Dois trechos da ótima entrevista com o presidente do São Paulo Futebol Clube, Carlos Augusto Barros e Silva, o Leco, valem ser ressaltados.
Na conversa franca com os repórteres Adriano Maneo e Camila Mattoso, da Folha de S. Paulo, o presidente são-paulino escapa aos lugares comuns e às respostas feitas tão comuns ao meio esportivo.
O primeiro momento:
Te incomoda o 'bambi'? Me incomoda quando tem um efeito pejorativo, desrespeitoso. O Andrés [Sanchez] não pode me ver que ele me chama de 'bambi', num ar super brincalhão. Eu me dou super bem com ele. Quando tem essa coisa da gozação, da brincadeira, tudo bem.
E, agora, o segundo destaque:
Como é sua relação com as organizadas? Não tenho nenhuma intimidade [com as organizadas], mas também não tenho hostilidade. Não tem como não conviver com elas.
Você já as recebeu desde que assumiu o cargo? Querida, eu tenho mais de 30 anos de São Paulo. Eu sei como é torcida. A Independente, e a Dragões também. Eu tive duas ou três situações, que me fizeram ser respeitado por eles.
Há muitos e muitos anos, eles queriam matar um jogador que eles diziam que era gay, aquela coisa do machismo [em referência a Richarlyson]. Na torcida tem um monte de gays, como em todos os lugares. Eu era vice-presidente de futebol, e eles foram lá falar comigo. Estavam ameaçando invadir, recebi uns 12, das duas torcidas. Conversamos e foi tudo bem. Defendi o jogador.
Ele era correto, bom jogador, um profissional impecável. As coisas aqui fora, dele, eu não quero saber. Eu não tenho controle sobre isso. E eles ficaram impressionados pelo fato de terem sido recebidos.
Quando assumi [a presidência], ainda que temporariamente, no período de 13 a 27 de outubro, logo no primeiro sábado eles marcaram uma manifestação no CT. E todo mundo estava vendo uma ameaça, porque eles iam fazer e acontecer. E se eles querem eles fazem mesmo, a gente sabe como é.
Eu autorizei, e vocês sabem que não é fácil isso, porque tem resistências aqui dentro. Tem pessoas conservadoras, homofóbicas, preconceituosas. Eles foram e foi uma puta festa. E aí, dois torcedores falavam assim: 'Dr. Leco é mano, é na moral! Ele recebe a gente e conversa com a gente, ele nunca deixou de conversar com a gente'.

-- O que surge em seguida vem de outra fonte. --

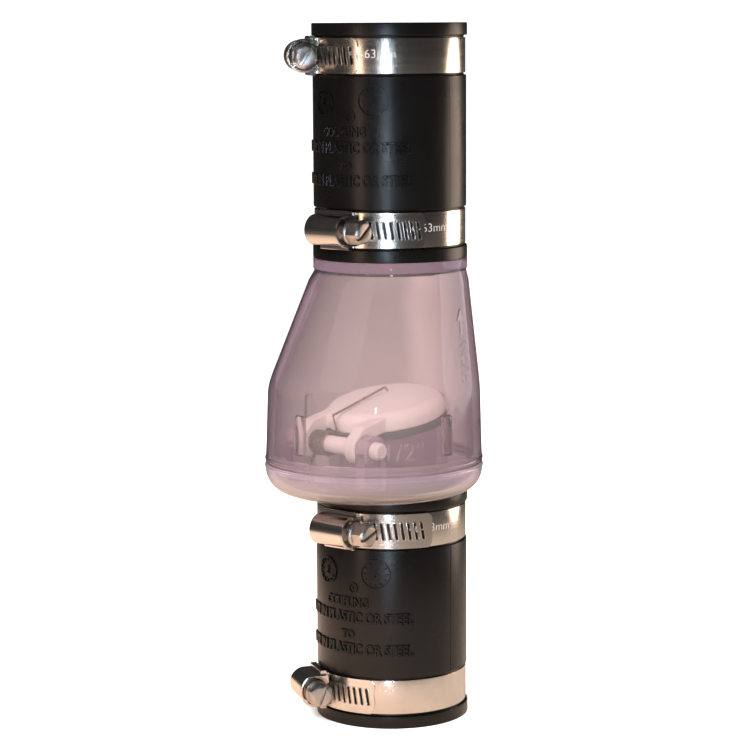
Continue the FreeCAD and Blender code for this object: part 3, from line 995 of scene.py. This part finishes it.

Como você viu aí nas linhas anteriores, o homem que comanda uma das maiores equipes do país parece não se importar - como deveria ser - com as tais "piadas" de mau gosto que ligam os tricolores aos gays, como se houvesse algum problema nisso.
Ele fala também de como foi difícil enfrentar a homofobia dos torcedores contra Richarlysson, ex-jogador com passagem vitoriosa na equipe tricolor. Um atleta sofreu ameaças por ser quem é.
A pergunta que fica é: quando é que os torcedores rivais vão entender que ser 'bambi' não é ofensa? E quando é que os são-paulinos vão fazer como o seu presidente e dar de ombros para uma provocação vazia e homofóbica?
Já é 2016.
E o futebol deveria ser bem maior que rixas bobas e vazias.
Que as pessoas "conservadoras, homofóbicas, preconceituosas", como diz o presidente são-paulino na entrevista, não usem o esporte como um artifício para destilar ódio.